> _Provided data_

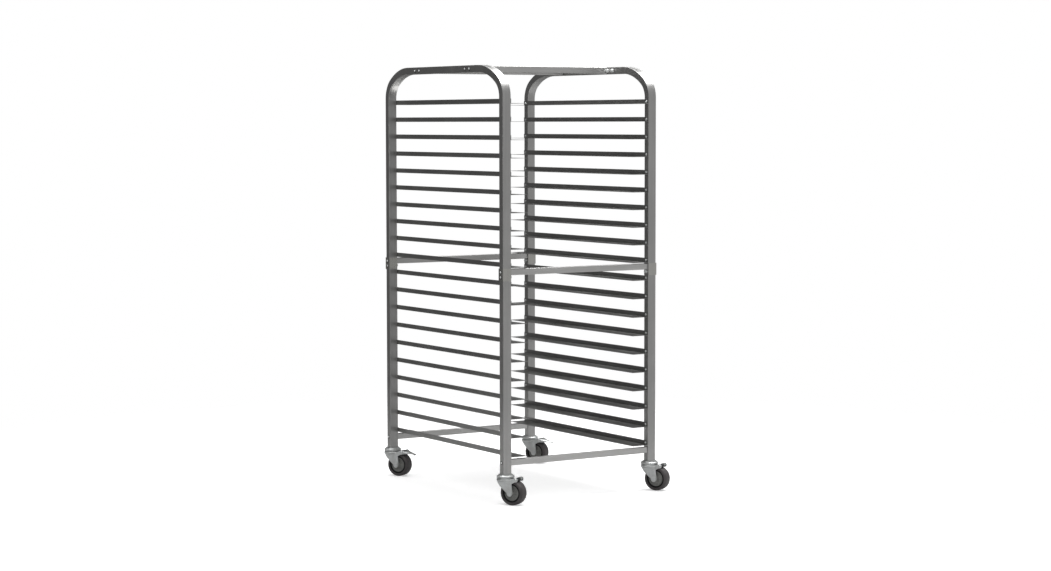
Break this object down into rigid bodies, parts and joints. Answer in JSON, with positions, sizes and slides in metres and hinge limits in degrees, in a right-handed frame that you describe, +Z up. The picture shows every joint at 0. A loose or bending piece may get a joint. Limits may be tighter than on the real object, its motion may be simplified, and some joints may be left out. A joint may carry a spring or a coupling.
{
  "type": "sheet pan rack",
  "caption": "Open knock-down sheet pan rack: two bent-tube side frames with wide angle slides, joined by cross bars, on swivel casters with foot brakes at the rear.",
  "frame": {"origin": "centre of the footprint between the four posts, on the floor", "axes": "+X to the right across the rack, +Y towards the back, +Z up; pans go in from -Y"},
  "size_m": [0.8066, 1.0492, 1.757],
  "materials": {
    "frame_tube": "satin stainless tube, brushed lengthwise",
    "cross_bar": "satin stainless tube",
    "slide_sheet": "satin stainless sheet",
    "joint_sleeve": "satin",
    "bright_fastener": "bright plated",
    "inner_steel": "mill",
    "insert_plastic": "moulded",
    "zinc_plate": "zinc plated pressed steel",
    "caster_hardware": "zinc plated",
    "hub_plastic": "moulded grey",
    "tyre_rubber": "moulded, slightly worn"
  },
  "bodies": {
    "root": {"left_upper_frame": "frame_tube", "right_upper_frame": "frame_tube", "left_front_leg": "frame_tube", "left_rear_leg": "frame_tube", "right_front_leg": "frame_tube", "right_rear_leg": "frame_tube", "leg_spigots": "inner_steel", "joint_sleeves": "joint_sleeve", "leg_inserts": "insert_plastic", "top_front_bar": "cross_bar", "top_rear_bar": "cross_bar", "middle_front_bar": "cross_bar", "middle_rear_bar": "cross_bar", "bottom_front_bar": "cross_bar", "bottom_rear_bar": "cross_bar", "bar_end_plugs": "inner_steel", "left_upper_slides": "slide_sheet", "left_lower_slides": "slide_sheet", "right_upper_slides": "slide_sheet", "right_lower_slides": "slide_sheet", "slide_rivets": "bright_fastener", "frame_bolts": "bright_fastener", "frame_nuts": "bright_fastener", "caster_stems": "zinc_plate", "swivel_races": "caster_hardware", "kingpin_nuts": "caster_hardware"},
    "left_front_swivel": {"left_front_fork": "zinc_plate", "left_front_axle_bolt": "caster_hardware", "left_front_axle_nut": "caster_hardware", "left_front_axle_sleeve": "caster_hardware", "left_front_cross_bolt": "caster_hardware"},
    "left_front_wheel": {"left_front_wheel_hub": "hub_plastic", "left_front_tyre": "tyre_rubber"},
    "right_front_swivel": {"right_front_fork": "zinc_plate", "right_front_axle_bolt": "caster_hardware", "right_front_axle_nut": "caster_hardware", "right_front_axle_sleeve": "caster_hardware", "right_front_cross_bolt": "caster_hardware"},
    "right_front_wheel": {"right_front_wheel_hub": "hub_plastic", "right_front_tyre": "tyre_rubber"},
    "left_rear_swivel": {"left_rear_fork": "zinc_plate", "left_rear_axle_bolt": "caster_hardware", "left_rear_axle_nut": "caster_hardware", "left_rear_axle_sleeve": "caster_hardware", "left_rear_cross_bolt": "caster_hardware"},
    "left_rear_wheel": {"left_rear_wheel_hub": "hub_plastic", "left_rear_tyre": "tyre_rubber"},
    "right_rear_swivel": {"right_rear_fork": "zinc_plate", "right_rear_axle_bolt": "caster_hardware", "right_rear_axle_nut": "caster_hardware", "right_rear_axle_sleeve": "caster_hardware", "right_rear_cross_bolt": "caster_hardware"},
    "right_rear_wheel": {"right_rear_wheel_hub": "hub_plastic", "right_rear_tyre": "tyre_rubber"},
    "left_rear_brake": {"left_rear_brake_pedal": "zinc_plate"},
    "right_rear_brake": {"right_rear_brake_pedal": "zinc_plate"}
  },
  "joints": [
    {"name": "left_front_swivel_turn", "type": "hinge", "parent": "root", "child": "left_front_swivel", "pos_m": [-0.352, -0.4655, 0.106], "axis": [0, 0, 1], "continuous": true},
    {"name": "left_front_wheel_spin", "type": "hinge", "parent": "left_front_swivel", "child": "left_front_wheel", "pos_m": [-0.334, -0.49668, 0.05], "axis": [0.866, 0.5, 0], "continuous": true},
    {"name": "right_front_swivel_turn", "type": "hinge", "parent": "root", "child": "right_front_swivel", "pos_m": [0.352, -0.4655, 0.106], "axis": [0, 0, 1], "continuous": true},
    {"name": "right_front_wheel_spin", "type": "hinge", "parent": "right_front_swivel", "child": "right_front_wheel", "pos_m": [0.37, -0.49668, 0.05], "axis": [0.866, 0.5, 0], "continuous": true},
    {"name": "left_rear_swivel_turn", "type": "hinge", "parent": "root", "child": "left_rear_swivel", "pos_m": [-0.352, 0.4655, 0.106], "axis": [0, 0, 1], "continuous": true},
    {"name": "left_rear_wheel_spin", "type": "hinge", "parent": "left_rear_swivel", "child": "left_rear_wheel", "pos_m": [-0.334, 0.43432, 0.05], "axis": [0.866, 0.5, 0], "continuous": true},
    {"name": "left_rear_brake_press", "type": "hinge", "parent": "left_rear_swivel", "child": "left_rear_brake", "pos_m": [-0.323, 0.41527, 0.104], "axis": [0.866, 0.5, 0], "range_deg": [0, 20], "stiffness_Nm_per_rad": 0.5},
    {"name": "right_rear_swivel_turn", "type": "hinge", "parent": "root", "child": "right_rear_swivel", "pos_m": [0.352, 0.4655, 0.106], "axis": [0, 0, 1], "continuous": true},
    {"name": "right_rear_wheel_spin", "type": "hinge", "parent": "right_rear_swivel", "child": "right_rear_wheel", "pos_m": [0.37, 0.43432, 0.05], "axis": [0.866, 0.5, 0], "continuous": true},
    {"name": "right_rear_brake_press", "type": "hinge", "parent": "right_rear_swivel", "child": "right_rear_brake", "pos_m": [0.381, 0.41527, 0.104], "axis": [0.866, 0.5, 0], "range_deg": [0, 20], "stiffness_Nm_per_rad": 0.5}
  ]
}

> _Required work_
Extract the complete data, matching each line exactly.

> _Exercise result_
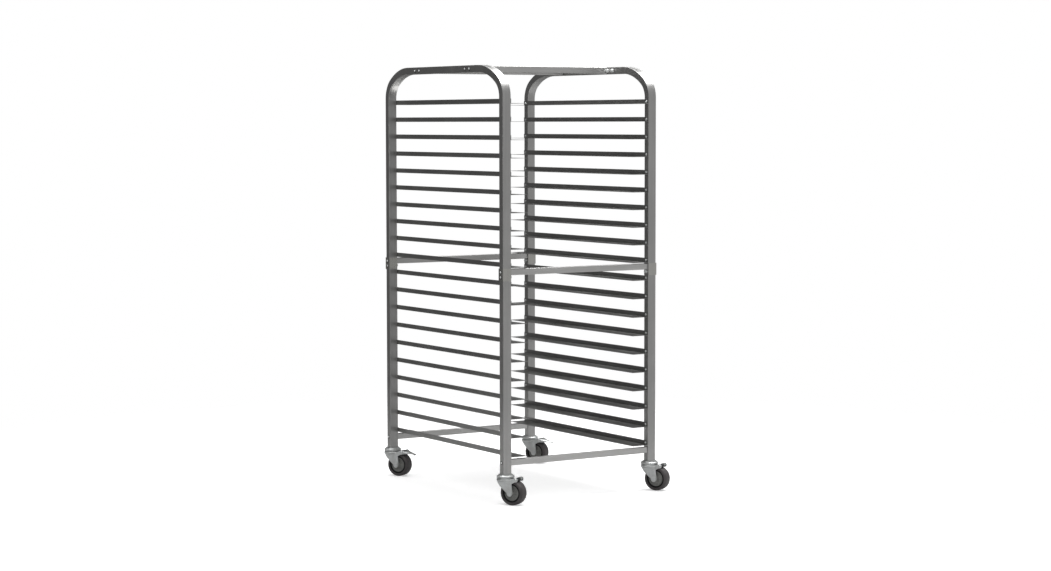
Break this object down into rigid bodies, parts and joints. Answer in JSON, with positions, sizes and slides in metres and hinge limits in degrees, in a right-handed frame that you describe, +Z up. The picture shows every joint at 0. A loose or bending piece may get a joint. Limits may be tighter than on the real object, its motion may be simplified, and some joints may be left out. A joint may carry a spring or a coupling.
{
  "type": "sheet pan rack",
  "caption": "Open knock-down sheet pan rack: two bent-tube side frames with wide angle slides, joined by cross bars, on swivel casters with foot brakes at the rear.",
  "frame": {"origin": "centre of the footprint between the four posts, on the floor", "axes": "+X to the right across the rack, +Y towards the back, +Z up; pans go in from -Y"},
  "size_m": [0.8066, 1.0492, 1.757],
  "materials": {
    "frame_tube": "satin stainless tube, brushed lengthwise",
    "cross_bar": "satin stainless tube",
    "slide_sheet": "satin stainless sheet",
    "joint_sleeve": "satin",
    "bright_fastener": "bright plated",
    "inner_steel": "mill",
    "insert_plastic": "moulded",
    "zinc_plate": "zinc plated pressed steel",
    "caster_hardware": "zinc plated",
    "hub_plastic": "moulded grey",
    "tyre_rubber": "moulded, slightly worn"
  },
  "bodies": {
    "root": {"left_upper_frame": "frame_tube", "right_upper_frame": "frame_tube", "left_front_leg": "frame_tube", "left_rear_leg": "frame_tube", "right_front_leg": "frame_tube", "right_rear_leg": "frame_tube", "leg_spigots": "inner_steel", "joint_sleeves": "joint_sleeve", "leg_inserts": "insert_plastic", "top_front_bar": "cross_bar", "top_rear_bar": "cross_bar", "middle_front_bar": "cross_bar", "middle_rear_bar": "cross_bar", "bottom_front_bar": "cross_bar", "bottom_rear_bar": "cross_bar", "bar_end_plugs": "inner_steel", "left_upper_slides": "slide_sheet", "left_lower_slides": "slide_sheet", "right_upper_slides": "slide_sheet", "right_lower_slides": "slide_sheet", "slide_rivets": "bright_fastener", "frame_bolts": "bright_fastener", "frame_nuts": "bright_fastener", "caster_stems": "zinc_plate", "swivel_races": "caster_hardware", "kingpin_nuts": "caster_hardware"},
    "left_front_swivel": {"left_front_fork": "zinc_plate", "left_front_axle_bolt": "caster_hardware", "left_front_axle_nut": "caster_hardware", "left_front_axle_sleeve": "caster_hardware", "left_front_cross_bolt": "caster_hardware"},
    "left_front_wheel": {"left_front_wheel_hub": "hub_plastic", "left_front_tyre": "tyre_rubber"},
    "right_front_swivel": {"right_front_fork": "zinc_plate", "right_front_axle_bolt": "caster_hardware", "right_front_axle_nut": "caster_hardware", "right_front_axle_sleeve": "caster_hardware", "right_front_cross_bolt": "caster_hardware"},
    "right_front_wheel": {"right_front_wheel_hub": "hub_plastic", "right_front_tyre": "tyre_rubber"},
    "left_rear_swivel": {"left_rear_fork": "zinc_plate", "left_rear_axle_bolt": "caster_hardware", "left_rear_axle_nut": "caster_hardware", "left_rear_axle_sleeve": "caster_hardware", "left_rear_cross_bolt": "caster_hardware"},
    "left_rear_wheel": {"left_rear_wheel_hub": "hub_plastic", "left_rear_tyre": "tyre_rubber"},
    "right_rear_swivel": {"right_rear_fork": "zinc_plate", "right_rear_axle_bolt": "caster_hardware", "right_rear_axle_nut": "caster_hardware", "right_rear_axle_sleeve": "caster_hardware", "right_rear_cross_bolt": "caster_hardware"},
    "right_rear_wheel": {"right_rear_wheel_hub": "hub_plastic", "right_rear_tyre": "tyre_rubber"},
    "left_rear_brake": {"left_rear_brake_pedal": "zinc_plate"},
    "right_rear_brake": {"right_rear_brake_pedal": "zinc_plate"}
  },
  "joints": [
    {"name": "left_front_swivel_turn", "type": "hinge", "parent": "root", "child": "left_front_swivel", "pos_m": [-0.352, -0.4655, 0.106], "axis": [0, 0, 1], "continuous": true},
    {"name": "left_front_wheel_spin", "type": "hinge", "parent": "left_front_swivel", "child": "left_front_wheel", "pos_m": [-0.334, -0.49668, 0.05], "axis": [0.866, 0.5, 0], "continuous": true},
    {"name": "right_front_swivel_turn", "type": "hinge", "parent": "root", "child": "right_front_swivel", "pos_m": [0.352, -0.4655, 0.106], "axis": [0, 0, 1], "continuous": true},
    {"name": "right_front_wheel_spin", "type": "hinge", "parent": "right_front_swivel", "child": "right_front_wheel", "pos_m": [0.37, -0.49668, 0.05], "axis": [0.866, 0.5, 0], "continuous": true},
    {"name": "left_rear_swivel_turn", "type": "hinge", "parent": "root", "child": "left_rear_swivel", "pos_m": [-0.352, 0.4655, 0.106], "axis": [0, 0, 1], "continuous": true},
    {"name": "left_rear_wheel_spin", "type": "hinge", "parent": "left_rear_swivel", "child": "left_rear_wheel", "pos_m": [-0.334, 0.43432, 0.05], "axis": [0.866, 0.5, 0], "continuous": true},
    {"name": "left_rear_brake_press", "type": "hinge", "parent": "left_rear_swivel", "child": "left_rear_brake", "pos_m": [-0.323, 0.41527, 0.104], "axis": [0.866, 0.5, 0], "range_deg": [0, 20], "stiffness_Nm_per_rad": 0.5},
    {"name": "right_rear_swivel_turn", "type": "hinge", "parent": "root", "child": "right_rear_swivel", "pos_m": [0.352, 0.4655, 0.106], "axis": [0, 0, 1], "continuous": true},
    {"name": "right_rear_wheel_spin", "type": "hinge", "parent": "right_rear_swivel", "child": "right_rear_wheel", "pos_m": [0.37, 0.43432, 0.05], "axis": [0.866, 0.5, 0], "continuous": true},
    {"name": "right_rear_brake_press", "type": "hinge", "parent": "right_rear_swivel", "child": "right_rear_brake", "pos_m": [0.381, 0.41527, 0.104], "axis": [0.866, 0.5, 0], "range_deg": [0, 20], "stiffness_Nm_per_rad": 0.5}
  ]
}